Ironart’s restoration plans for the weathervane include removing any corrosion, joining the two halves together with a threaded bar. Martin will remodel the missing cardinal point from scratch using original puddled wrought iron sheet before rivetting it back on. The whole weathervane will be painted to minimise future rusting and the cardinal points will be finished in gold leaf. We’ll post some pics of the finished weathervane here on the blog once it’s done.
The weathervane at the Holy Trinity Church, Cleeve
We’ve just finished restoring the gates and railings at the Saxon Church in Bradford on Avon, Wiltshire. This little church is of national importance as one of the most complete Saxon buildings still in existence. The stonework was decaying beneath the railings which had been individually leaded in. The pictures show ‘before’ and ‘after’ images of the railings in situ at the church.
For all wrought iron ecclesiastical restoration and repairs, please pick up the phone or send us an email to discuss your project.
We have just finished restoring a highly unusual gilt weathervane. St George’s is the parish church of Easton in Gordano, in the deanery of Portishead. At the top of the church spire overlooking the Severn Bridge sits a majestic gilt dragon with a bright red mouth. Andy and the team here at Ironart were briefed to remove, refurbish and refit the dragon weathervane, with repairs also to the spire and the supply of new ‘Cardinal points’ (that’s the North, South, East and West letters below the weathervane).
The team here at Ironart were also asked to ensure the dragon was fixed securely in place with a locking mechanism to stop him being lifted off in the strong sea winds that buffet the church spire throughout the year.
We entrusted Frome-based expert gilder Krysta Brooks with the task of restoring the characterful dragon to his former glory – and she did a truly wonderful job as the pictures attest. (Krysta also restores giltwood furniture, frames and antiques and can be contacted on 01373 461413).
Ironart’s Jason Balchin recently started his metalwork restoration course at the National School of Blacksmithing in Hereford – the NHIGAward for Blacksmithing Conservation. The vision behind the programme is to bring together the skills of excellent blacksmithing practice and professional conservation practice to provide unique and specialist training. Andy was really keen to send a member of the Ironart team on the NHIG course to develop our expertise in this field. Examples of course modules will be:
History of Ironwork: Style, makers and heritage representative organisations.

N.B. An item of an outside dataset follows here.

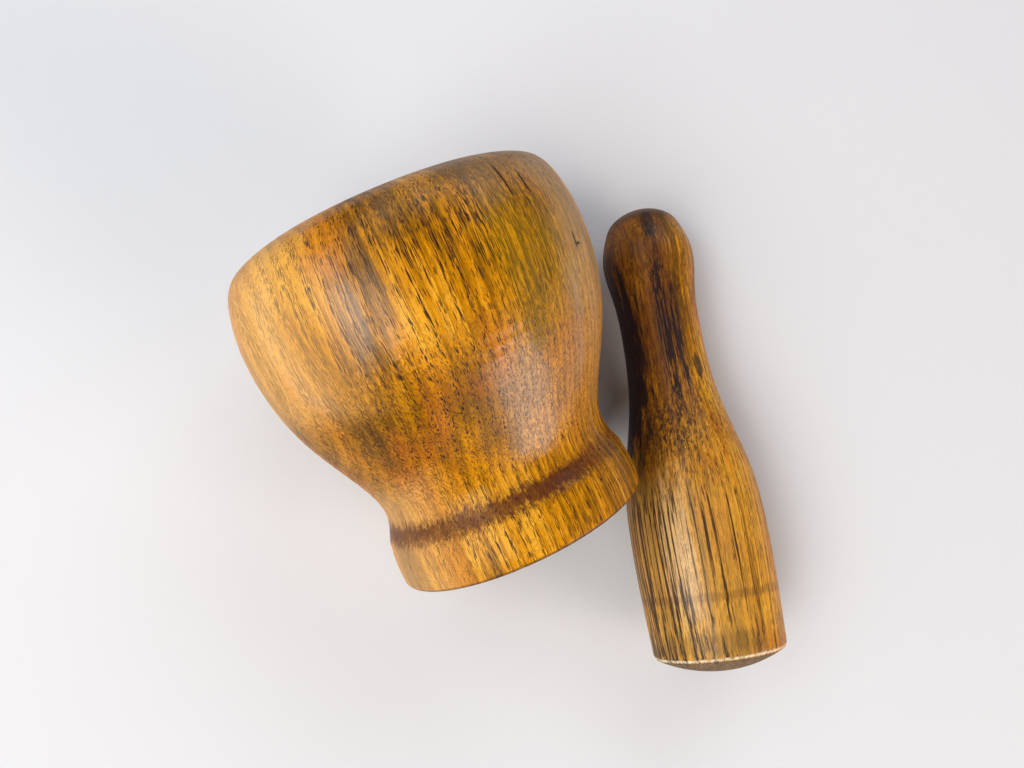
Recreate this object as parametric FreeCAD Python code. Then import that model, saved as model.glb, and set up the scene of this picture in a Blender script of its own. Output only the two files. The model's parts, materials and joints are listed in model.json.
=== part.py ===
import FreeCAD, Part
import math
import os

# A turned wooden mortar and its pestle, lying side by side on a table.
# Millimetres, +Z up from the table. +Y runs along the mortar's axis in plan, from foot to mouth.

# Mortar. Heights are measured up its own axis from the underside of the foot.
MORTAR_HEIGHT = 100.0
FOOT_EDGE = 1.4                # rounding between the underside and the band
FOOT_RADIUS = 37.7             # the foot band at its widest
BAND_MIDDLE = 6.0
BAND_BULGE = 0.1               # how much wider the band is at its middle than at its bottom
BAND_TOP = 13.0                # where the band ends and the waist's cove begins
BAND_TOP_RADIUS = 36.9
WAIST_HEIGHT = 20.5
WAIST_RADIUS = 34.6
BELLY_HEIGHT = 76.0
BELLY_RADIUS = 51.6
RIM_RADIUS = 38.6              # the circle along the top of the rolled rim
FLARE = [(37.7, 31.5), (46.4, 49.0), (50.9, 66.0)]     # radius, height: waist up to belly
SHOULDER = [(50.1, 88.5), (46.4, 96.3)]                # radius, height: belly up to rim

# Bowl inside the mortar: a straight wall above half of an ellipsoid.
LIP_RADIUS = 2.6               # rounding of the rim into the bowl
BOWL_RADIUS = RIM_RADIUS - LIP_RADIUS
BOWL_WALL_FOOT = 72.0          # height where the straight wall meets the rounded bottom
BOWL_FLOOR = 26.0              # height of the bowl's lowest point

# Pestle. Distances are measured along its axis from the crown of the pounding face.
PESTLE_LENGTH = 155.5
FACE_CROWN = 5.2               # how far the domed pounding face stands out of its edge
FACE_EDGE_RADIUS = 20.0
FACE_BEVEL = 1.2               # worn rim between the pounding face and the head's side
HEAD_RADIUS = 21.8
HEAD_WIDEST = 44.0
HEAD_START_RADIUS = 20.6
GRIP_RADIUS = 13.4
GRIP_NARROWEST = 109.0
KNOB_RADIUS = 15.6
KNOB_WIDEST = 138.5
KNOB_CAP_RADIUS = 11.9
KNOB_CROWN = 4.8               # how far the knob's domed end stands out of its edge
HEAD_TO_GRIP = [(20.7, 60.0), (18.3, 71.5), (15.0, 86.5)]   # radius, distance
GRIP_TO_KNOB = [(14.2, 124.5)]                              # radius, distance

# How the two pieces lie: plan position of the pestle's pounding face from the mortar's foot.
PESTLE_TURN = 18.5             # degrees that the pestle points clockwise of the mortar
PESTLE_FACE_X = 38.9
PESTLE_FACE_Y = -68.3

SAMPLES = 600                  # points along an outline when its resting line is sought
TILT_LIMIT = 20.0              # degrees either way that the search covers
TILT_STEP = 0.01


def point(radius, height):
    """A point of an outline drawn beside the Z axis."""
    return FreeCAD.Vector(radius, 0, height)


def line(start, end):
    return Part.LineSegment(point(*start), point(*end)).toShape()


def arc(start, middle, end):
    return Part.Arc(point(*start), point(*middle), point(*end)).toShape()


def quarter_round(centre, radius, from_angle):
    """Quarter of a circle about centre that starts at from_angle, in degrees."""
    angles = [math.radians(from_angle + turn) for turn in (0, 45, 90)]
    ends = [(centre[0] + radius * math.cos(a), centre[1] + radius * math.sin(a)) for a in angles]
    return arc(*ends)


def dome(radius, crown, edge_height, top_height):
    """Arc of a sphere about the axis, from its edge to its top, crown high."""
    sphere = (radius ** 2 + crown ** 2) / (2 * crown)
    half = radius / 2
    drop = sphere - math.sqrt(sphere ** 2 - half ** 2)
    way = 1 if top_height > edge_height else -1
    return arc((radius, edge_height), (half, top_height - way * drop), (0, top_height))


def smooth(points):
    """A curve through the points."""
    curve = Part.BSplineCurve()
    curve.interpolate(Points=[point(*p) for p in points])
    return curve.toShape()


def mortar_outside():
    """Foot underside, foot edge, band, then one curve over waist, belly and shoulder."""
    band_start = (FOOT_RADIUS - BAND_BULGE, FOOT_EDGE)
    band = [band_start, (FOOT_RADIUS, BAND_MIDDLE), (BAND_TOP_RADIUS, BAND_TOP)]
    edge_centre = (FOOT_RADIUS - BAND_BULGE - FOOT_EDGE, FOOT_EDGE)
    body = [band[-1], (WAIST_RADIUS, WAIST_HEIGHT)] + FLARE
    body += [(BELLY_RADIUS, BELLY_HEIGHT)] + SHOULDER
    body += [(RIM_RADIUS, MORTAR_HEIGHT)]
    return [
        line((0, 0), (edge_centre[0], 0)),
        quarter_round(edge_centre, FOOT_EDGE, -90),
        arc(*band),
        smooth(body),
    ]


def bowl_inside():
    """From the rim's top over the lip, down the straight wall and round the bottom to the axis."""
    lip_centre = (RIM_RADIUS, MORTAR_HEIGHT - LIP_RADIUS)
    lip = quarter_round(lip_centre, LIP_RADIUS, 90)
    wall = line((BOWL_RADIUS, lip_centre[1]), (BOWL_RADIUS, BOWL_WALL_FOOT))
    bottom = Part.Ellipse(
        point(0, BOWL_FLOOR),
        point(BOWL_RADIUS, BOWL_WALL_FOOT),
        point(0, BOWL_WALL_FOOT),
    )
    round_bottom = Part.Arc(bottom, 0, math.pi / 2).toShape()
    return [lip, wall, round_bottom]


def pestle_outside():
    """Domed pounding face, worn rim, one curve over head, grip and knob, and the domed end."""
    head_start = (HEAD_START_RADIUS, FACE_CROWN + FACE_BEVEL)
    cap_edge = PESTLE_LENGTH - KNOB_CROWN
    side = [head_start, (HEAD_RADIUS, HEAD_WIDEST)] + HEAD_TO_GRIP
    side += [(GRIP_RADIUS, GRIP_NARROWEST)] + GRIP_TO_KNOB
    side += [(KNOB_RADIUS, KNOB_WIDEST), (KNOB_CAP_RADIUS, cap_edge)]
    return [
        dome(FACE_EDGE_RADIUS, FACE_CROWN, FACE_CROWN, 0),
        line((FACE_EDGE_RADIUS, FACE_CROWN), head_start),
        smooth(side),
        dome(KNOB_CAP_RADIUS, KNOB_CROWN, cap_edge, PESTLE_LENGTH),
    ]


def turned(edges, bottom, top):
    """The solid that the outline makes on a lathe, closed along the axis from bottom to top."""
    axis = line((0, top), (0, bottom))
    face = Part.Face(Part.Wire(Part.__sortEdges__(edges + [axis])))
    return face.revolve(FreeCAD.Vector(), FreeCAD.Vector(0, 0, 1), 360)


def foot_height(outline, tilt):
    """Height of the axis's lower end when the piece touches the table at this tilt."""
    return max(p.x * math.cos(tilt) - p.z * math.sin(tilt) for p in outline)


def resting_tilt(outline, balance):
    """The tilt at which the centre of mass, at balance along the axis, lies lowest."""
    steps = round(2 * TILT_LIMIT / TILT_STEP)
    tilts = [math.radians(-TILT_LIMIT + TILT_STEP * i) for i in range(steps + 1)]
    return min(tilts, key=lambda tilt: foot_height(outline, tilt) + balance * math.sin(tilt))


def lay_down(solid, edges, turn, x, y):
    """Lay a turned solid on the table, its foot at (x, y) and its axis turned clockwise."""
    outline = [p for edge in edges for p in edge.discretize(SAMPLES)]
    tilt = resting_tilt(outline, solid.CenterOfMass.z)
    lean = FreeCAD.Rotation(FreeCAD.Vector(1, 0, 0), math.degrees(tilt) - 90)
    swing = FreeCAD.Rotation(FreeCAD.Vector(0, 0, 1), -turn)
    place = FreeCAD.Vector(x, y, foot_height(outline, tilt))
    laid = solid.copy()
    laid.Placement = FreeCAD.Placement(place, swing.multiply(lean))
    return laid


def main():
    os.makedirs("parts", exist_ok=True)
    mortar_edges = mortar_outside()
    mortar = turned(mortar_edges + bowl_inside(), 0, BOWL_FLOOR)
    pestle_edges = pestle_outside()
    pestle = turned(pestle_edges, 0, PESTLE_LENGTH)
    laid = {
        "mortar": lay_down(mortar, mortar_edges, 0, 0, 0),
        "pestle": lay_down(pestle, pestle_edges, PESTLE_TURN, PESTLE_FACE_X, PESTLE_FACE_Y),
    }
    box = Part.makeCompound(list(laid.values())).optimalBoundingBox(False, False)
    to_origin = FreeCAD.Vector(-box.Center.x, -box.Center.y, -box.ZMin)
    for name, shape in laid.items():
        shape.translate(to_origin)
        shape.exportStep(f"parts/{name}.step")
        print(name, "foot centre", shape.Placement.Base, "valid", shape.isValid())
    print("gap between the pieces", laid["mortar"].distToShape(laid["pestle"])[0])


main()
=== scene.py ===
import json
import math

import bpy
import numpy as np
from mathutils import Euler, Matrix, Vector


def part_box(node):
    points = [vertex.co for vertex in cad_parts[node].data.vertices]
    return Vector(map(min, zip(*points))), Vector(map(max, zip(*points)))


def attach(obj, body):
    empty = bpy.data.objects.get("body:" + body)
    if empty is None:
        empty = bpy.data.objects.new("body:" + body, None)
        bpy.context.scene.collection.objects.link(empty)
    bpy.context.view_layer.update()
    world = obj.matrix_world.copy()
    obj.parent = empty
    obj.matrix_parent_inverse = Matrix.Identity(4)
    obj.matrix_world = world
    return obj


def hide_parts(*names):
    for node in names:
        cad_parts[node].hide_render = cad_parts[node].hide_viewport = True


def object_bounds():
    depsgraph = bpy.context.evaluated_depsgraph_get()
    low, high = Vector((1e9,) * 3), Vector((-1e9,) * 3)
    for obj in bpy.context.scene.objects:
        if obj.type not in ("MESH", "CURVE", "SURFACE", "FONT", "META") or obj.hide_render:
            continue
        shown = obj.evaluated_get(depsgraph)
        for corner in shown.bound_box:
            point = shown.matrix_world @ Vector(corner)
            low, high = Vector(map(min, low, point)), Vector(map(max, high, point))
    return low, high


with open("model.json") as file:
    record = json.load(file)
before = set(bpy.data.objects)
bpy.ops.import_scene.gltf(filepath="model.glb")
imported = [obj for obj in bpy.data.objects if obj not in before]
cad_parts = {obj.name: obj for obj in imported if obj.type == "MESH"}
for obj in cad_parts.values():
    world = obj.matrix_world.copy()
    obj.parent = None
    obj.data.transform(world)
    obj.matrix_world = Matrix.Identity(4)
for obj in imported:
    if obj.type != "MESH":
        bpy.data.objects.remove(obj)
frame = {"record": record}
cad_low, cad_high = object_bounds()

MM = 0.001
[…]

Conservation Principles and Practise: Philosophy and ethics, approach and procedure
Environmental Issues: Working on Heritage sites, protection of work and environment
Jason Balchin - drifting out a punched hole
The course commenced in May 2011 and runs alongside the full time course. Jason will attend a series of five ‘release’ weeks throughout the year. So far he has completed two weeks out of the five. Jason’s latest assignment was to choose an historic piece of ironwork, photograph and document it, develop technical drawings to replicate the piece. Jason chose the screen to the Lady Chapel in St Stephen’s Church in Manvers Street, Bath. Last week saw him making tongs, hardening and tempering medium carbon steel chisels and punches, firewelding and chainmaking. He trained for three days under Paul Allen FWCB. In this picture he is drifting out a punched hole in the horizontal rail from a railing sample to make it bigger.
Jason commenced work here at Ironart in September 2008, and holds a B-Tech First Diploma in Art & Design from Somerset College of Art & Design. Prior to that he achieved a National B-Tech in Restoration and Blacksmithing from Herefordshire College. Jason is a skilled blacksmith who produces accurate and accomplished metalwork, we wish him every success with his course and look forward to sharing his newfound knowledge and skills.
Today Jason has been repairing an ecclesiastical cross for Minerva Stone. Extra material had to be added to the length of the cross to create a boltable lap joint.
Jason chose to use a traditional scarf fireweld to add the extra section. Working on the coke forge both pieces were heated to a state where the surface of the materials is liquid, at which point he fused them together.